Urvashi Vaid (8 October 1958 – 14 May 2022) was an Indian-born American LGBT rights activist, lawyer, and writer. An expert in gender law, she was a consultant in attaining specific goals of social justice. She held a series of roles at the National LGBTQ Task Force. She is the author of Virtual Equality: The Mainstreaming of Gay and Lesbian Liberation (1995) and Irresistible Revolution: Confronting Race, Class and the Assumptions of LGBT Politics (2012).

Early life

Urvashi Vaid was born on 8 October 1958, in New Delhi, India and moved to Potsdam, New York, at age eight with her family, after her father took up a university teaching position. At age 11, she participated in the anti-Vietnam war movement. At Vassar College, she was active in a variety of political and social causes. She received a Juris Doctor degree from Northeastern University School of Law in Boston in 1983, where she founded the Boston Lesbian/Gay Political Alliance, a non-partisan political organization that interviews and endorses candidates for political office and advocates for Boston's gay community.

Career

Vaid was president of the Vaid Group LLC, which works with social justice innovators, movements, and organizations to address structural inequalities based on sexual orientation, gender identity, race, gender, and economic status.

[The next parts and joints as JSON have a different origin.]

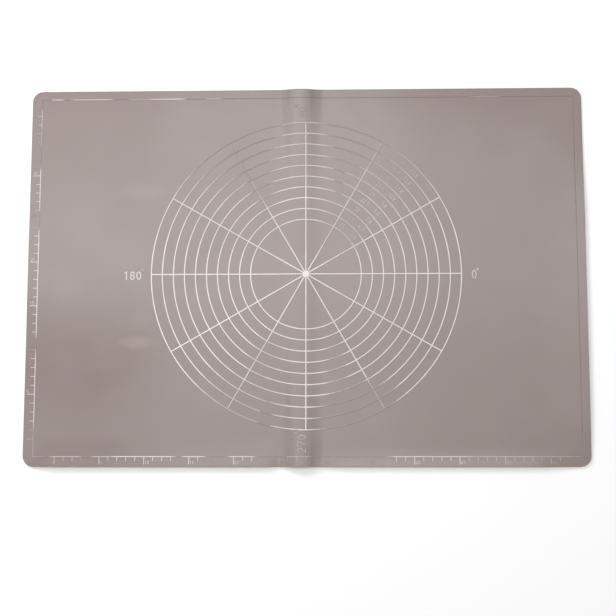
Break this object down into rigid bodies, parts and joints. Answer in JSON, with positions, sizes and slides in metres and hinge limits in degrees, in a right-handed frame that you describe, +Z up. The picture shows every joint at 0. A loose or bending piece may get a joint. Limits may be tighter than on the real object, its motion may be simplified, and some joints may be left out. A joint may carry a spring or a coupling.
{
  "type": "silicone baking mat",
  "caption": "Flexible silicone pastry mat, 630 x 430 mm, with printed sizing rings, rays and centimetre rulers, folding in half along its ridge.",
  "frame": {"origin": "On the table under the middle of the mat, at the centre of its underside's outline.", "axes": "+X along the long side to the right as the print reads, +Y away from the user to the far edge, +Z up out of the printed face."},
  "size_m": [0.63, 0.43, 0.0052],
  "materials": {
    "sheet": "matt",
    "print": "satin"
  },
  "bodies": {
    "left_half": {"angle_180": "print", "bottom_ruler_marks_left": "print", "bottom_ruler_numbers_left": "print", "frame_bottom_left": "print", "frame_left": "print", "frame_top_left": "print", "mat_left_half": "sheet", "ray_120": "print", "ray_150": "print", "ray_180": "print", "ray_210": "print", "ray_240": "print", "ring_01_left": "print", "ring_02_left": "print", "ring_03_left": "print", "ring_04_left": "print", "ring_05_left": "print", "ring_06_left": "print", "ring_07_left": "print", "ring_08_left": "print", "ring_09_left": "print", "ring_10_left": "print", "side_ruler_marks": "print", "side_ruler_numbers": "print", "angle_270": "print", "angle_90": "print", "bottom_ruler_marks_on_fold": "print", "bottom_ruler_numbers_on_fold": "print", "centre_dot": "print", "frame_on_fold": "print", "mat_fold_strip": "sheet", "rays_on_fold": "print", "rings_on_fold": "print"},
    "right_half": {"angle_0": "print", "bottom_ruler_marks_right": "print", "bottom_ruler_numbers_right": "print", "frame_bottom_right": "print", "frame_right": "print", "frame_top_right": "print", "mat_right_half": "sheet", "ray_000": "print", "ray_030": "print", "ray_060": "print", "ray_300": "print", "ray_330": "print", "ring_01_right": "print", "ring_02_right": "print", "ring_03_right": "print", "ring_04_right": "print", "ring_05_right": "print", "ring_06_right": "print", "ring_07_right": "print", "ring_08_right": "print", "ring_09_right": "print", "ring_10_right": "print", "ring_numbers": "print"}
  },
  "joints": [
    {"name": "fold", "type": "hinge", "parent": "left_half", "child": "right_half", "pos_m": [-0.0065, 0, 0.008], "axis": [0, -1, 0], "range_deg": [0, 180], "deforming": ["angle_270", "angle_90", "bottom_ruler_marks_on_fold", "bottom_ruler_numbers_on_fold", "centre_dot", "frame_on_fold", "mat_fold_strip", "rays_on_fold", "rings_on_fold"]}
  ]
}
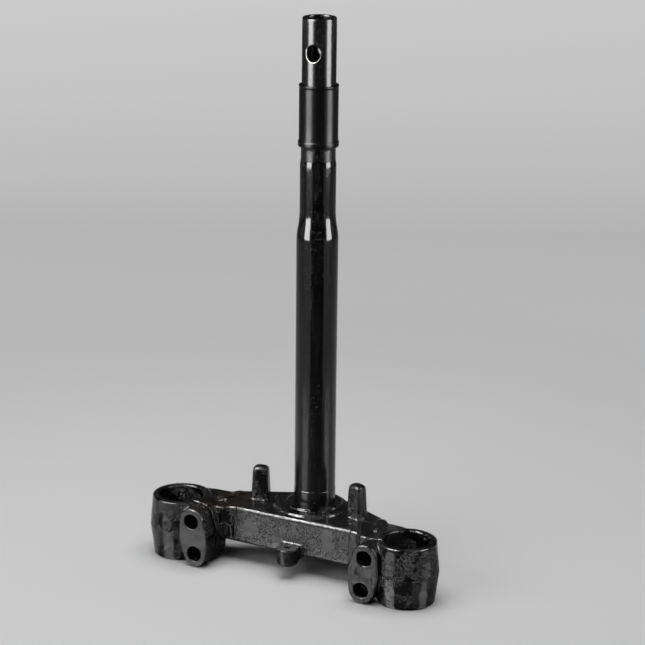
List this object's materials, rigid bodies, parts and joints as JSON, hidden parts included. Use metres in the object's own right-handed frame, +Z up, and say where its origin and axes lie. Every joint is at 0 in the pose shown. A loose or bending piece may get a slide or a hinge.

She was the Director of the Engaging Tradition Project at the Center for Gender and Sexuality Law at Columbia Law School from 2011 to 2015. Vaid spent ten years working in global philanthropic organizations, serving as Executive Director of the Arcus Foundation (2005–2010) and Deputy Director of Governance and Civil Society Unit of the Ford Foundation (2001–2005) as well as serving on the board of the Gill Foundation (2004–2014).

Vaid was the founder of LPAC, the first lesbian Super PAC, which was launched in July 2012 and as of 2020 has invested millions of dollars in candidates who are committed to legislation promoting social justice. She was founder of The Vaid Group, a social innovation consultancy that advises individuals and organizations working to advance equity, justice and inclusion globally and domestically.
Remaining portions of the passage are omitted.